>>>>>
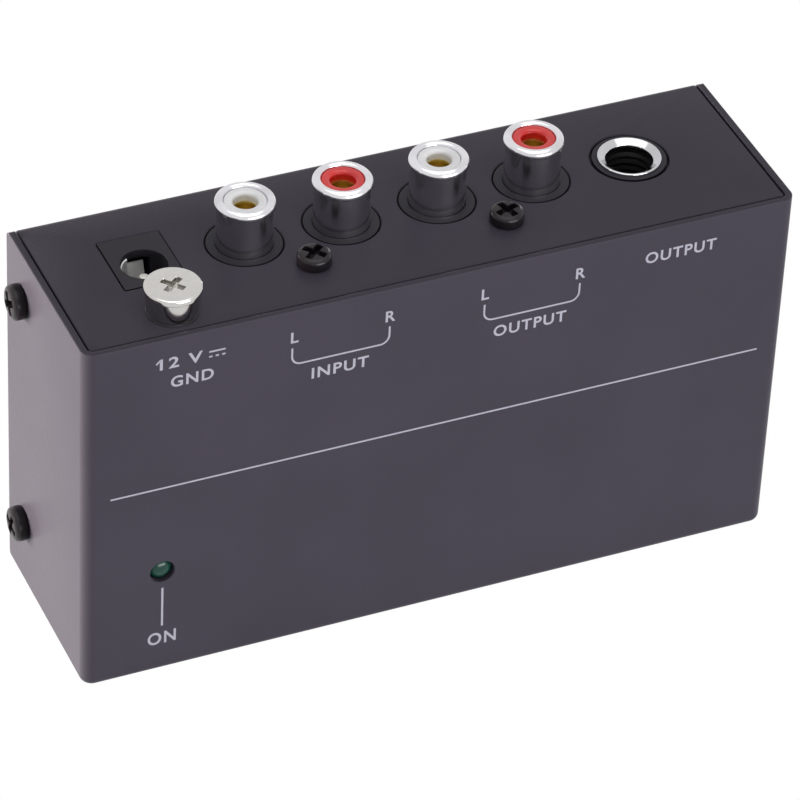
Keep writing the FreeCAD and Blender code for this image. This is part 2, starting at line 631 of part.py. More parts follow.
# Power lamp in the front, on two leads from the board, with a spacer tube round them
lamp_tip = size.lamp_drop - half_depth
dome = size.lamp_radius
lamp_length = size.lamp_length
dome_low = lamp_length - dome
dome_turns = [math.radians(angle) for angle in (60, 30)]
dome_points = [(dome * math.sin(turn), dome_low + dome * math.cos(turn)) for turn in dome_turns]
keep(turned("lamp", [(zero, zero), (size.lamp_flange, zero), (size.lamp_flange, size.lamp_flange_thick),
                     (dome, size.lamp_flange_thick), (dome, lamp_length - dome)] + dome_points
            + [(zero, lamp_length)], (size.lamp_x, lamp_tip + lamp_length, size.lamp_z), "-Y"), "lamp_lens")
lamp_back = lamp_tip + lamp_length
lead_half = size.lead_side / 2
leads = [box("lamp_lead", (size.lamp_x + offset - lead_half, lamp_back, size.lamp_z - lead_half),
             (size.lamp_x + offset + lead_half, board_face, size.lamp_z + lead_half))
         for offset in (-size.lead_pitch / 2, size.lead_pitch / 2)]
keep(group("lamp_lead_pair", leads), "lamp_leads")
lamp_tube = rod("lamp_tube", (size.lamp_x, lamp_back + 0.1, size.lamp_z), "Y", size.lamp_flange + 0.3,
                board_face - lamp_back - 0.1)
lead_places = (size.lamp_x - size.lead_pitch / 2, size.lamp_x + size.lead_pitch / 2)
lamp_bores = [rod("lamp_tube_bore", (x, lamp_back, size.lamp_z), "Y", size.lead_side * 0.8,
                  board_face - lamp_back + past) for x in lead_places]
keep(cut("lamp_tube_cut", lamp_tube, lamp_bores), "lamp_spacer")

# Electrolytic cans, standing on the board
def can(name, radius, tall, x, z):
    return turned(name, [(zero, zero), (radius, zero), (radius, tall), (zero, tall)],
                  (x, board_face, z), "-Y")


can_row = board_low + size.can_row_up
tall_can_step = size.tall_can_radius * 2 + size.can_gap
tall_cans = [can("tall_can", size.tall_can_radius, size.tall_can_height,
                 size.lamp_x + size.lamp_clear + tall_can_step * count, can_row) for count in range(3)]
keep(group("tall_cans", tall_cans), "filter_capacitors")
small_can_step = size.small_can_radius * 2 + size.can_gap * 0.7
small_can_row = can_row + size.tall_can_radius + size.small_can_radius * 2 + size.can_gap * 2
small_cans = [can("small_can", size.small_can_radius, size.small_can_height,
                  x_block + small_can_step * (count - 1.5), small_can_row)
              for x_block in block_x for count in range(4)]
keep(group("small_cans", small_cans), "coupling_capacitors")
film_row = panel_under - size.phono_block_length - size.film_below
films = [box("film", (x - size.film_long / 2, board_face - size.film_tall, film_row - size.film_wide / 2),
             (x + size.film_long / 2, board_face, film_row + size.film_wide / 2)) for x in phono_x]
keep(group("films", films), "film_capacitors")


def chip(name, x, z):
    """A dual in-line chip on its eight legs, square to the board."""
    chip_under = board_face - size.chip_standoff
    half_long = size.chip_long / 2
    half_wide = size.chip_wide / 2
    shapes = [box(name + "_body", (x - half_long, chip_under - size.chip_tall, z - half_wide),
                  (x + half_long, chip_under, z + half_wide))]
    leg_half = size.chip_leg / 2
    for side in (-1, 1):
        for count in range(4):
            leg_x = x + size.chip_pitch * (count - 1.5)
            leg_z = z + (half_wide + leg_half) * side
            shapes.append(box(name + "_leg",
                              (leg_x - leg_half, chip_under - size.chip_tall / 2, leg_z - leg_half),
                              (leg_x + leg_half, board_face, leg_z + leg_half)))
    return fuse(name, shapes)


chip_row = can_row
chip_step = size.chip_long + size.chip_gap
chips = [chip(f"chip_{count}", phono_x[2] - size.chip_gap + chip_step * count, chip_row)
         for count in range(2)]
keep(group("chips", chips), "amplifier_chips")


def resistor(name, x, z):
    """An axial resistor lying along X, its lead bent down to the board at both ends."""
    lift = board_face - size.resistor_lift
    half_span = size.resistor_span / 2
    half_wire = size.resistor_wire
    shapes = [rod(name + "_body", (x - size.resistor_long / 2, lift, z), "X", size.resistor_radius,
                  size.resistor_long),
              box(name + "_lead", (x - half_span - half_wire, lift - half_wire, z - half_wire),
                  (x + half_span + half_wire, lift + half_wire, z + half_wire))]
    for side in (-1, 1):
        leg_x = x + half_span * side
        shapes.append(box(name + "_leg", (leg_x - half_wire, lift - half_wire, z - half_wire),
                          (leg_x + half_wire, board_face, z + half_wire)))
    return fuse(name, shapes)


resistor_column = block_x[1] + size.phono_block_width / 2 + size.board_thick
resistor_step = size.resistor_span + size.resistor_gap
resistors = [resistor(f"resistor_{count}", resistor_column + resistor_step * (count // 4),
                      can_row + size.resistor_row * (count % 4)) for count in range(8)]
keep(group("resistors", resistors), "resistors")
regulator_x = size.power_x + power_half / 3
regulator_z = power_low - size.power_clear
regulator_reach = size.regulator_radius * 2
regulator_face = board_face - size.regulator_lift
regulator_round = rod("regulator_round", (regulator_x, regulator_face, regulator_z), "-Y",
                      size.regulator_radius, size.regulator_tall)
flat_z = regulator_z + size.regulator_radius * 0.55
regulator_flat = box("regulator_flat",
                     (regulator_x - regulator_reach, regulator_face - regulator_reach * 2, flat_z),
                     (regulator_x + regulator_reach, board_face, regulator_z + regulator_reach))
regulator_legs = [box("regulator_leg", (x - lead_half, regulator_face - lead_half, regulator_z - lead_half),
                      (x + lead_half, board_face, regulator_z + lead_half))
                  for x in (regulator_x - size.chip_pitch / 2, regulator_x, regulator_x + size.chip_pitch / 2)]
regulator_body = cut("regulator_body", regulator_round, [regulator_flat])
regulator = fuse("regulator_shape", [regulator_body] + regulator_legs)
keep(regulator, "voltage_regulator")

doc.recompute()
faults = [thing.Name for thing in doc.Objects if {"Invalid", "Error"} & set(thing.State)]
for label, piece in pieces.items():
    if piece.Shape.isNull() or not piece.Shape.isValid():
        faults.append(label)
if faults:
    raise SystemExit("Failed objects: " + ", ".join(faults))
os.makedirs("parts", exist_ok=True)
for label, piece in pieces.items():
    piece.Shape.exportStep(f"parts/{label}.step")
    bounds = piece.Shape.BoundBox
    print(f"{label:26s} solids {len(piece.Shape.Solids)} volume {piece.Shape.Volume:9.2f} "
          f"z {bounds.ZMin:6.2f}..{bounds.ZMax:6.2f}")
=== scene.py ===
import math

import bmesh
import bpy
import numpy as np
from mathutils import Matrix, Vector


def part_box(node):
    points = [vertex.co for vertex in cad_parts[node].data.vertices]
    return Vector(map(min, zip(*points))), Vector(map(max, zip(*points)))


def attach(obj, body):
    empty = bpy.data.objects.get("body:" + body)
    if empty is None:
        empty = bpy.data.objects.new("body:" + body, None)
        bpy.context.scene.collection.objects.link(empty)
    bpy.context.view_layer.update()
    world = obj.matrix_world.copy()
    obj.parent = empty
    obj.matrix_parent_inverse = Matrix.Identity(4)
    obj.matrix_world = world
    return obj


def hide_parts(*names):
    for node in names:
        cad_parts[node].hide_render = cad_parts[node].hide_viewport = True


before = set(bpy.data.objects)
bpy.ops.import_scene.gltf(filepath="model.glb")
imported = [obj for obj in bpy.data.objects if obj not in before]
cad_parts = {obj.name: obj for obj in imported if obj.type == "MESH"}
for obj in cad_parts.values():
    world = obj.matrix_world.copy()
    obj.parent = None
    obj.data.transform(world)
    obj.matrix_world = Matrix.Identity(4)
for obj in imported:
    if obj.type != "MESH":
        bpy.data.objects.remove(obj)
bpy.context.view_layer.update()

# The camera stands high on the left in front of the case and looks at it through a long lens. Its
# place, its roll and the lens were worked out from the case's straight edges.
MM = 0.001
VIEW_AZIMUTH = math.radians(-24.893)
VIEW_ELEVATION = math.radians(38.182)
VIEW_ROLL = math.radians(2.905)
VIEW_DISTANCE = 713.707 * MM
VIEW_RIGHT = 0.580 * MM
VIEW_UP = 19.704 * MM
VIEW_FOCAL_PIXELS = 5043.478
FRAME_PIXELS = 800
SENSOR = 36.0
NEAREST_SEEN = 0.01


def aim_camera():
    """The camera looks back along its line of sight; its roll turns right and up about that line."""
    back = Vector((math.sin(VIEW_AZIMUTH) * math.cos(VIEW_ELEVATION),
                   -math.cos(VIEW_AZIMUTH) * math.cos(VIEW_ELEVATION), math.sin(VIEW_ELEVATION)))
    level = Vector((math.cos(VIEW_AZIMUTH), math.sin(VIEW_AZIMUTH), 0))
    upright = back.cross(level)
    right = math.cos(VIEW_ROLL) * level + math.sin(VIEW_ROLL) * upright
    up = -math.sin(VIEW_ROLL) * level + math.cos(VIEW_ROLL) * upright
    place = level * VIEW_RIGHT + upright * VIEW_UP + back * VIEW_DISTANCE
    camera = bpy.data.objects.new("photo_camera", bpy.data.cameras.new("photo_camera"))
    bpy.context.scene.collection.objects.link(camera)
    turn = Matrix((right, up, back)).transposed().to_4x4()
    camera.matrix_world = Matrix.Translation(place) @ turn
    camera.data.sensor_width = SENSOR
    camera.data.lens = VIEW_FOCAL_PIXELS * SENSOR / FRAME_PIXELS
    camera.data.clip_start = NEAREST_SEEN
    bpy.context.scene.camera = camera


aim_camera()
bpy.context.scene.view_settings.view_transform = "Standard"

# Case cover: one steel sheet folded into the lettered front, both sides and the face it stands on,
# then powder coated dark grey. Its cut edge shows all round the jack panel.
MERGE = 0.0004
SMOOTH_ANGLE = 35


class Channel:
    """A value that varies over a surface. Arithmetic on it adds Math nodes to its material."""

    def __init__(self, finish, socket):
        self.finish = finish
        self.socket = socket

    def _with(self, operation, *values):
        return self.finish.node("ShaderNodeMath", {"operation": operation}, dict(enumerate(values)))

    def __add__(self, other):
        return self._with("ADD", self, other)

    def __mul__(self, other):
        return self._with("MULTIPLY", self, other)

    def between(self, low, high):
        """0 below low, 1 above high, smooth in between."""
        return self.finish.node("ShaderNodeMapRange", {"interpolation_type": "SMOOTHSTEP"},
                                {"Value": self, "From Min": low, "From Max": high})

    __radd__ = __add__
    __rmul__ = __mul__


class Finish:
    """A procedural material. Constants are set on the shader itself; channels feed only what varies."""

    def __init__(self, name, **constants):
        self.material = bpy.data.materials.new(name)
        self.material.use_nodes = True
        self.tree = self.material.node_tree
        self.shader = self.tree.nodes["Principled BSDF"]
        for key, value in constants.items():
            self.shader.inputs[key.replace("_", " ").title().replace("Ior", "IOR")].default_value = value
        self.place = self.node("ShaderNodeTexCoord", {}, {}, "Object")

    def node(self, kind, settings, inputs, output=0):
        made = self.tree.nodes.new(kind)
        for key, value in settings.items():
            setattr(made, key, value)
        for key, value in inputs.items():
            if isinstance(value, Channel):
                self.tree.links.new(value.socket, made.inputs[key])
            else:
                made.inputs[key].default_value = value
        return Channel(self, made.outputs[output])

    def noise(self, grain, detail=2.0):
        """Cloudy noise whose blotches are about one grain across, in metres."""
        return self.node("ShaderNodeTexNoise", {},
                         {"Vector": self.place, "Scale": 1 / grain, "Detail": detail})

    def blend(self, amount, first, second):
        return self.node("ShaderNodeMix", {"data_type": "RGBA"}, {0: amount, 6: first, 7: second}, 2)

    def feed(self, name, channel):
        self.tree.links.new(channel.socket, self.shader.inputs[name])

    def drift(self, grain, first, second, detail=2.0, edges=None):
        """Lets the colour drift from the first to the second by cloudy noise, all through or between
        two of its values, and gives that noise back."""
        cloud = self.noise(grain, detail)
        amount = cloud.between(*edges) if edges else cloud
        self.feed("Base Color", self.blend(amount, first + (1,), second + (1,)))
        return cloud

    def bump(self, height, depth):
        """Tilts the surface by a height channel, depth metres from its 0 to its 1."""
        self.feed("Normal", self.node("ShaderNodeBump", {}, {"Height": height, "Strength": 1.0,
                                                              "Distance": depth}))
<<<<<
■ WORK TO BE COMPLETED
Set out every line from the material that contains the string "collection".

■ CORRECT ANSWER
        bpy.context.scene.collection.objects.link(empty)
    bpy.context.scene.collection.objects.link(camera)